La esposa más complaciente
La otra noche me encontraba yo ‘minding my own business’-como dicen los americanos-, disfrutando de un momento de relajamiento tipo ‘happy hour’ en la barra deportiva que visito con cierta frecuencia, cuando, de pronto, un viejo amigo al que no veía desde hacía bastante tiempo se sentó junto a mí.
¿Qué les cuento? No sé si la gente habrá empezado a verme cara de confesor espiritual o algo parecido pero, a los cinco minutos, todo lloroso, este viejo amigo, llamado Uroyoán -nombre ficticio- estaba relatándome con todos sus pormenores los problemas por los que atravesaba su matrimonio.
Según mi mejor recuerdo, la historia iba así: Uro (como le llamamos sus íntimos) se había casado con Yolandita tan pronto ambos se graduaron de la UPR, donde se habían conocido mientras él estudiaba educación física y ella literatura comparada.
Durante los primeros meses, explicó, vivieron un matrimonio ideal: ni una discusión, ni un contratiempo. De hecho, vivieron tanto tiempo en una armonía total que Uro hasta llegó a preocuparse: ¿Qué pasaría cuando tuvieran un dime y direte? ¿Estarían capacitados los dos para superar ese mal momento y decir borrón y cuenta nueva?

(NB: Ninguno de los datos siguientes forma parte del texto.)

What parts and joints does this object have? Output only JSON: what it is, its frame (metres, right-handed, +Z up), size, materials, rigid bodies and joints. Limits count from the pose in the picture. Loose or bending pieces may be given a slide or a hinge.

Como ese momento no llegaba, él tomó la firme resolución de provocarlo… para ver qué pasaba.
Así, él, que usualmente estaba en casita a los 15 minutos de salir de su trabajo como instructor de aeróbicos y paracaidismo virtual en un gimnasio, un día determinado se quedó hasta tarde consumiendo alcohol con unos amigos.
Llegó pasadas las 11 de la noche.
“¿Te pasó algo mi vida?” fue la pregunta con la que le recibió Yolandita, quien, lejos de mostrarse contrariada, lucía aliviada de verle sano y salvo.
Otro día el hombre gastó buena parte de su salario semanal en la compra de un nuevo estéreo para su carro, por lo que no pudieron pagar a tiempo la hipoteca.
Pero Yolandita tampoco se molestó: “Hay veces que uno tiene que darse unos gustitos, mi vida”, dijo ella.
Como ella tampoco se molestó cuando, por una irresponsabilidad de mi amigo al dejar abierta la puerta del patio, el perro chihuahua que es la adoración de Yolandita se escapó de la casa y estuvo medio día correteando por la urbanización.
“Lo importante es que lo encontramos y que está bien”, le dijo ella, compasiva, cuando él fue a pedirle perdón por el incidente.
“La verdad es que no sé qué hacer”, me dijo mi amigo, rascándose la cabeza.
Le dije, naturalmente, que no entendía por qué él estaba lamentándose tanto. Para alguien como yo, que una vez tuve una esposa que me acusaba de despilfarrar la herencia de nuestros hijos -que nunca tuvimos- cuando yo pedía una bolsa de ‘pop corn’ grande en el cine, me parecía que él estaba viviendo en una especie de paraíso terrenal.
“¿Paraíso?” me preguntó él. “Más bien infierno. Parece mentira, pero se me está haciendo dificil vivir con una mujer que siempre está de buen humor y que nunca, pase lo que pase, se molesta con uno. Ya estoy que sólo quiero que me mande p’a buen sitio un día, aunque sólo sea para romper la monotonía”.
No volví a verlo por esos lares, pero, a través de un amigo mutuo, me enteré de que habían terminado divorciándose.
Tal parece que el día que él le propuso a Yolandita que quería tomar ese paso, ella se limitó a responderle: “Lo que tú quieras, querido”.
Pero, por supuesto, se le quedó con la casa, con el carro… y con el perro también.